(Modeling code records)
[Start]
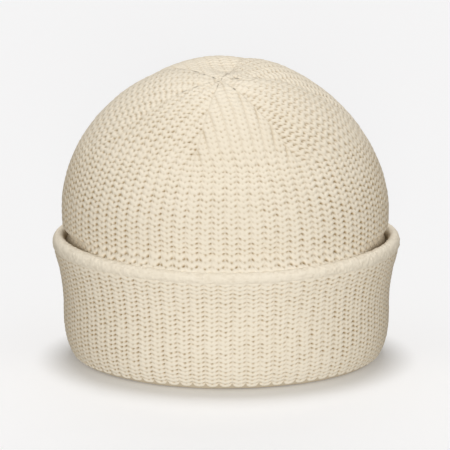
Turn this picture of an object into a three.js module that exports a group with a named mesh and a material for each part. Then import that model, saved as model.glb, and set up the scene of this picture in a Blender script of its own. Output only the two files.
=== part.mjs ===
import * as THREE from 'three';

// A ribbed fisherman beanie with a turned-up cuff, in millimetres.
// It stands on its rim, crown up, with the front toward -Y and the rim at Z = 0.

// Body
const crownWidth = 175.6;
const crownDepth = 154;
const hatHeight = 162.6;
const shoulderHeight = 72;
const knitThickness = 4.6;
const ribDepth = 1.5;
const layerGap = 0.35;

// Crown shaping: the dome leans toward the front and is gathered at its centre
const leanAngle = 10;
const gatherDepth = 4.5;
const gatherRadius = 13;
const gorePuff = 1.1;
const shoulderFullness = 0.085;
const decreaseAngle = 55;
const seamTurn = 12;

// Cuff
const cuffHeight = 67.6;
const weltWidth = 6.4;
const weltHeight = 9.2;
const weltFlare = 5.2;
const rimTuck = 7.3;
const sideSlack = 2.4;

// Rib pattern: a gore is one of the petals that meet at the top
const goreCount = 6;
const ribsPerGore = 13;
const ribFacesPerInnerFace = 3;

const halfRibs = 2 * ribsPerGore;
const ribFaces = goreCount * halfRibs;
const innerFaces = Math.max(12, Math.round(ribFaces / ribFacesPerInnerFace));
const domeHeight = hatHeight - shoulderHeight;
const creamColour = 0xebdfc6;

// Cuff wall from the rim to the welt. up: share of cuffHeight; tuck: share of rimTuck, inward;
// flare: share of weltFlare, outward; rib: share of ribDepth; band: share of knitThickness
// that the layer inside the cuff has at that height.
const cuffRows = [
  { up: 0.0, tuck: 0.82, flare: 0, rib: 0.15, band: 0.45 },
  { up: 0.018, tuck: 0.66, flare: 0, rib: 0.7, band: 0.62 },
  { up: 0.06, tuck: 0.45, flare: 0, rib: 1, band: 0.85 },
  { up: 0.125, tuck: 0.2, flare: 0, rib: 1, band: 1 },
  { up: 0.215, tuck: 0.04, flare: 0, rib: 1, band: 1 },
  { up: 0.34, tuck: 0, flare: 0.06, rib: 1, band: 1 },
  { up: 0.5, tuck: 0, flare: 0, rib: 1, band: 1 },
  { up: 0.7, tuck: 0, flare: 0.32, rib: 1, band: 1 },
];
const cuffShoulderRows = [
  { up: 0.8, tuck: 0, flare: 0.66, rib: 1 },
  { up: 0.86, tuck: 0, flare: 0.86, rib: 0.8 },
];

// Points round the welt's section, in degrees from its outermost point over the top.
const weltAngles = [-28, 8, 42, 76, 112, 148, 184];

// Crown wall between the welt and the shoulder. rise: share of the height from the welt's
// middle to the shoulder; inset: share of the step from the crest line in to the welt;
// slack: share of sideSlack at the two sides.
const neckRows = [
  { rise: 0.0, inset: 1, slack: 1 },
  { rise: 0.42, inset: 0.55, slack: 0.62 },
  { rise: 0.75, inset: 0.14, slack: 0.12 },
];

// Wall of the dome between the shoulder and the first decrease, in degrees from the top.
const shoulderAngles = [90, 81, 72, 63];
const innerDomeAngles = [12, 24, 36, 47, 58, 69, 80, 90];

const radians = (degrees) => degrees * Math.PI / 180;

// A plan angle for a turn from 0 to 1, with equal turns giving nearly equal steps along the
// oval, starting at the seam between two gores.
function planAngle(turn) {
  const w = crownWidth * crownWidth;
  const d = crownDepth * crownDepth;
  const evening = (w - d) / (4 * (w + d));
  const angle = 2 * Math.PI * turn + radians(seamTurn - 180 / goreCount);
  return angle - evening * Math.sin(2 * angle);
}

function wallPoint(turn, height, offset, slack = 0) {
  const angle = planAngle(turn);
  const side = slack * sideSlack * Math.sin(angle) ** 4;
  return [
    (crownWidth / 2 + offset - side) * Math.sin(angle),
    -(crownDepth / 2 + offset) * Math.cos(angle),
    height,
  ];
}

function domePoint(turn, polar, inset) {
  const angle = planAngle(turn);
  const up = Math.cos(polar);
  const round = Math.sin(polar);
  const spread = round * (1 + shoulderFullness * up * round ** 4);
  const gather = gatherDepth * Math.exp(-((polar * crownWidth / 2 / gatherRadius) ** 2));
  const x = (crownWidth / 2 - inset) * spread * Math.sin(angle);
  const y = -(crownDepth / 2 - inset) * spread * Math.cos(angle);
  const z = (domeHeight - inset) * up - gather;
  const lean = radians(leanAngle) * up * (2 - up);
  return [
    x,
    y * Math.cos(lean) - z * Math.sin(lean),
    shoulderHeight + z * Math.cos(lean) + y * Math.sin(lean),
  ];
}

function cuffOuter(row) {
  return row.flare * weltFlare - row.tuck * rimTuck;
}

function cuffInner(row) {
  return Math.max(layerGap / 2 - rimTuck, cuffOuter(row) - knitThickness);
}

const weltMiddle = weltFlare - weltWidth / 2;
const weltLevel = cuffHeight - weltHeight / 2;
const neckOffset = weltMiddle - weltWidth / 2 - layerGap;

// Grows one closed mesh from rings of vertices that are joined in order.
class Shell {
  constructor() {
    this.points = [];
    this.faces = [];
  }

  vertex(point) {
    this.points.push(point);
    return this.points.length - 1;
  }

  ring(count, place) {
    const ids = [];
    for (let k = 0; k < count; k += 1) {
      ids.push(this.vertex(place(k / count, k)));
    }
    return ids;
  }

  point(place) {
    return [this.vertex(place)];
  }

  face(a, b, c) {
    this.faces.push([a, b, c]);
  }

  join(lower, upper) {
    const rows = [lower, upper];
    const steps = rows.map((ids) => (ids.length === 1 ? 0 : ids.length));
    let i = 0;
    let k = 0;
    while (i < steps[0] || k < steps[1]) {
      const a = lower[i % lower.length];
      const c = upper[k % upper.length];
      const nextLower = i < steps[0] ? (i + 1) / steps[0] : Infinity;
      const nextUpper = k < steps[1] ? (k + 1) / steps[1] : Infinity;
      if (nextLower <= nextUpper) {
        this.face(a, lower[(i + 1) % lower.length], c);
        i += 1;
      } else {
        this.face(a, upper[(k + 1) % upper.length], c);
        k += 1;
      }
    }
  }

  joinAll(rings) {
    for (let k = 0; k + 1 < rings.length; k += 1) {
      this.join(rings[k], rings[k + 1]);
    }
  }

  geometry() {
    const positions = this.faces.flat().flatMap((id) => this.points[id]);
    const geometry = new THREE.BufferGeometry();
    geometry.setAttribute('position', new THREE.Float32BufferAttribute(positions, 3));
    geometry.computeVertexNormals();
    return geometry;
  }
}

const isValley = (column) => column % 2 === 0;

// The decreasing part of the dome: row j of a gore keeps the rib lines j to halfRibs - j, and
// the line between two gores takes one rib line from each of them at every row.
function goreRow(shell, j) {
  const polar = radians(decreaseAngle) * (1 - j / ribsPerGore);
  const lines = [];
  for (let gore = 0; gore < goreCount; gore += 1) {
    for (let column = j; column < halfRibs - j; column += 1) {
      const share = (column - j) / (halfRibs - 2 * j);
      const puff = gorePuff * (4 * share * (1 - share) - 0.5) * Math.sin(Math.PI * j / ribsPerGore);
      const relief = column === j || isValley(column) ? ribDepth : 0;
      lines.push(shell.vertex(domePoint((gore + share) / goreCount, polar, relief - puff)));
    }
  }
  return lines;
}

function joinGores(shell, lower, upper, j) {
  const below = halfRibs - 2 * j;
  const above = below - 2;
  for (let gore = 0; gore < goreCount; gore += 1) {
    const a = (k) => lower[(gore * below + k) % lower.length];
    const c = (k) => (above === 0 ? upper[0] : upper[(gore * above + k) % upper.length]);
    shell.face(a(0), a(1), c(0));
    for (let k = 1; k < below - 1; k += 1) {
      shell.face(a(k), a(k + 1), c(k - 1));
      shell.face(a(k + 1), c(k), c(k - 1));
    }
    shell.face(a(below - 1), a(below), c(above));
  }
}

function makeCrown() {
  const shell = new Shell();
  const bandRing = (row, offset) => shell.ring(innerFaces, (turn) => (
    wallPoint(turn, row.up * cuffHeight, offset)));
  const neckRing = (row, faces, inward, ribbed) => shell.ring(faces, (turn, k) => wallPoint(
    turn,
    weltLevel + row.rise * (shoulderHeight - weltLevel),
    row.inset * neckOffset - inward - (ribbed && isValley(k) ? ribDepth : 0),
    row.slack,
  ));

  // Lining side, from the gathered centre down to the rim
  const inner = [shell.point(domePoint(0, 0, knitThickness))];
  for (const degrees of innerDomeAngles) {
    inner.push(shell.ring(innerFaces, (turn) => domePoint(turn, radians(degrees), knitThickness)));
  }
  inner.push(neckRing(neckRows[0], innerFaces, knitThickness, false));
  for (const row of cuffRows.toReversed()) {
    inner.push(bandRing(row, cuffInner(row) - layerGap - row.band * knitThickness));
  }

  // Outer side, from the rim up inside the cuff, past the welt and over the shoulder
  const outer = cuffRows.map((row) => bandRing(row, cuffInner(row) - layerGap));
  outer.push(neckRing(neckRows[0], innerFaces, 0, false));
  for (const row of neckRows.slice(1)) {
    outer.push(neckRing(row, ribFaces, 0, true));
  }
  for (const degrees of shoulderAngles) {
    outer.push(shell.ring(ribFaces, (turn, k) => (
      domePoint(turn, radians(degrees), isValley(k) ? ribDepth : 0))));
  }

  // Gores
  const rows = [];
  for (let j = 0; j < ribsPerGore; j += 1) {
    rows.push(goreRow(shell, j));
  }
  rows.push(shell.point(domePoint(0, 0, ribDepth)));

  shell.joinAll([...inner, ...outer, rows[0]]);
  for (let j = 0; j < ribsPerGore; j += 1) {
    joinGores(shell, rows[j], rows[j + 1], j);
  }
  return shell.geometry();
}

function makeCuff() {
  const shell = new Shell();
  const wallRing = (row) => shell.ring(ribFaces, (turn, k) => wallPoint(
    turn,
    row.up * cuffHeight,
    cuffOuter(row) - (isValley(k) ? row.rib * ribDepth : 0),
  ));
  const outer = [...cuffRows, ...cuffShoulderRows].map(wallRing);
  const welt = weltAngles.map((degrees) => shell.ring(ribFaces / 2, (turn) => wallPoint(
    turn,
    weltLevel + weltHeight / 2 * Math.sin(radians(degrees)),
    weltMiddle + weltWidth / 2 * Math.cos(radians(degrees)),
  )));
  const inner = cuffRows.toReversed().map((row) => shell.ring(innerFaces, (turn) => (
    wallPoint(turn, row.up * cuffHeight, cuffInner(row)))));
  shell.joinAll([...outer, ...welt, ...inner, outer[0]]);
  return shell.geometry();
}

function piece(name, geometry) {
  const material = new THREE.MeshStandardMaterial({
    color: creamColour,
    roughness: 0.95,
    metalness: 0,
    flatShading: true,
  });
  const mesh = new THREE.Mesh(geometry, material);
  mesh.name = name;
  return mesh;
}

const beanie = new THREE.Group();
beanie.name = 'fisherman_beanie';
beanie.add(piece('crown', makeCrown()));
beanie.add(piece('cuff', makeCuff()));

export default beanie;
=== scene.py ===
import math

import bpy
import numpy as np
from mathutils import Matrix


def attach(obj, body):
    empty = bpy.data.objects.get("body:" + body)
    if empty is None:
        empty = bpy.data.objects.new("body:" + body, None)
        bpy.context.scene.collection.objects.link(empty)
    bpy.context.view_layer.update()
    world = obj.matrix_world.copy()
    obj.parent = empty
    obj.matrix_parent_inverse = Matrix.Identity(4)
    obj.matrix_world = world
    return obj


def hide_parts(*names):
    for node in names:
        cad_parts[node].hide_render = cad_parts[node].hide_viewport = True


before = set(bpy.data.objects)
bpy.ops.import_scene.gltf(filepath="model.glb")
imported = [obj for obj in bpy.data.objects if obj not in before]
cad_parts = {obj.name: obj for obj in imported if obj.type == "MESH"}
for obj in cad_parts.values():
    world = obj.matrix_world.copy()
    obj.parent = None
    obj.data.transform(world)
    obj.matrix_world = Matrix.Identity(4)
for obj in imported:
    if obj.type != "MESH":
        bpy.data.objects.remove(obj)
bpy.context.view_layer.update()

MM = 0.001

# Body, in metres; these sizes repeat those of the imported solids
CROWN_WIDTH = 175.6 * MM
CROWN_DEPTH = 154 * MM
HAT_HEIGHT = 162.6 * MM
SHOULDER_HEIGHT = 72 * MM
KNIT_THICKNESS = 4.6 * MM
LAYER_GAP = 0.35 * MM
LEAN_ANGLE = math.radians(10)
GATHER_DEPTH = 4.5 * MM
GATHER_RADIUS = 13 * MM
GORE_PUFF = 1.1 * MM
SHOULDER_FULLNESS = 0.085
DECREASE_ANGLE = math.radians(55)
DOME_HEIGHT = HAT_HEIGHT - SHOULDER_HEIGHT
CUFF_HEIGHT = 67.6 * MM
WELT_WIDTH = 6.4 * MM
WELT_HEIGHT = 9.2 * MM
WELT_FLARE = 5.2 * MM
RIM_TUCK = 7.3 * MM
WELT_MIDDLE = WELT_FLARE - WELT_WIDTH / 2
WELT_LEVEL = CUFF_HEIGHT - WELT_HEIGHT / 2
NECK_OFFSET = WELT_MIDDLE - WELT_WIDTH / 2 - LAYER_GAP

# Crown: pressed onto the welt in front, drawn in behind it at the sides, flatter on the right
FRONT_PRESS = 4.0 * MM
FRONT_PRESS_ANGLES = (math.radians(48), math.radians(66))
FRONT_PRESS_FADE = 9 * MM
LEFT_SLACK = 3.8 * MM
RIGHT_SLACK = 2.2 * MM
FLANK_FLAT = 1.0 * MM
FLANK_POLAR = math.radians(60)
FLANK_SPREAD = math.radians(17)
CROWN_HIDDEN = 2 * MM

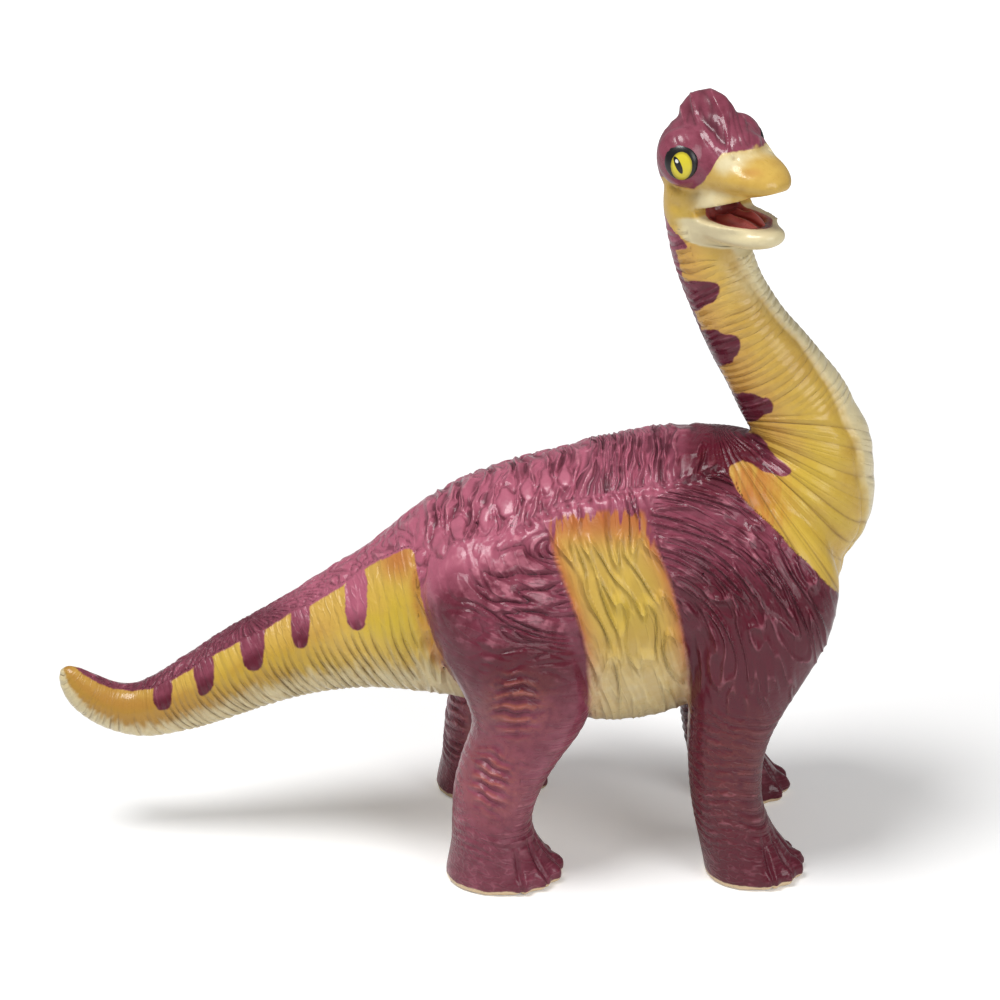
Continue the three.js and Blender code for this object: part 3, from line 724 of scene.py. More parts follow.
class Places:
    """Where each point of the skin lies, in millimetres: in the figure, on the picture, beside the
    row of dimples, and along, off and round the body's spine."""

    def __init__(self, points):
        self.points = points
        self.x, self.y, self.z = points.T
        self.side = np.abs(self.y)
        self.u, self.v = on_picture(points)
        self.wide, self.tall = self.u / PX_PER_MM, self.v / PX_PER_MM
        self.above, self.dimple_run = beside_line(DIMPLES_PX, self.u, self.v)
        self.run, self.off = ring_place(BODY_MM, points, 0)
        middle, self.thick = (np.interp(self.x, BODY_MM[:, 0], BODY_MM[:, k]) for k in (1, 2))
        self.low = (self.z - middle) / self.thick

    def girth(self, across):
        """The way round the trunk, from its top."""
        return np.arctan2(across, self.z - TRUNK_HEIGHT_MM) * TRUNK_RADIUS_MM

    def swirl(self, hub, flat=1.0):
        """The distance from a hub on the picture, flattened sideways, and the way round it."""
        across, down = (self.u - hub[0]) / PX_PER_MM / flat, (self.v - hub[1]) / PX_PER_MM
        ring = np.hypot(across, down)
        return ring, np.arctan2(across, down) * ring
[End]
▶ What the task asks
Retype only what lies between the line bearing "const beanie = new THREE.Group();" and the line bearing "obj.data.transform(world)", keeping both of those lines.

▶ The answer
const beanie = new THREE.Group();
beanie.name = 'fisherman_beanie';
beanie.add(piece('crown', makeCrown()));
beanie.add(piece('cuff', makeCuff()));

export default beanie;
=== scene.py ===
import math

import bpy
import numpy as np
from mathutils import Matrix


def attach(obj, body):
    empty = bpy.data.objects.get("body:" + body)
    if empty is None:
        empty = bpy.data.objects.new("body:" + body, None)
        bpy.context.scene.collection.objects.link(empty)
    bpy.context.view_layer.update()
    world = obj.matrix_world.copy()
    obj.parent = empty
    obj.matrix_parent_inverse = Matrix.Identity(4)
    obj.matrix_world = world
    return obj


def hide_parts(*names):
    for node in names:
        cad_parts[node].hide_render = cad_parts[node].hide_viewport = True


before = set(bpy.data.objects)
bpy.ops.import_scene.gltf(filepath="model.glb")
imported = [obj for obj in bpy.data.objects if obj not in before]
cad_parts = {obj.name: obj for obj in imported if obj.type == "MESH"}
for obj in cad_parts.values():
    world = obj.matrix_world.copy()
    obj.parent = None
    obj.data.transform(world)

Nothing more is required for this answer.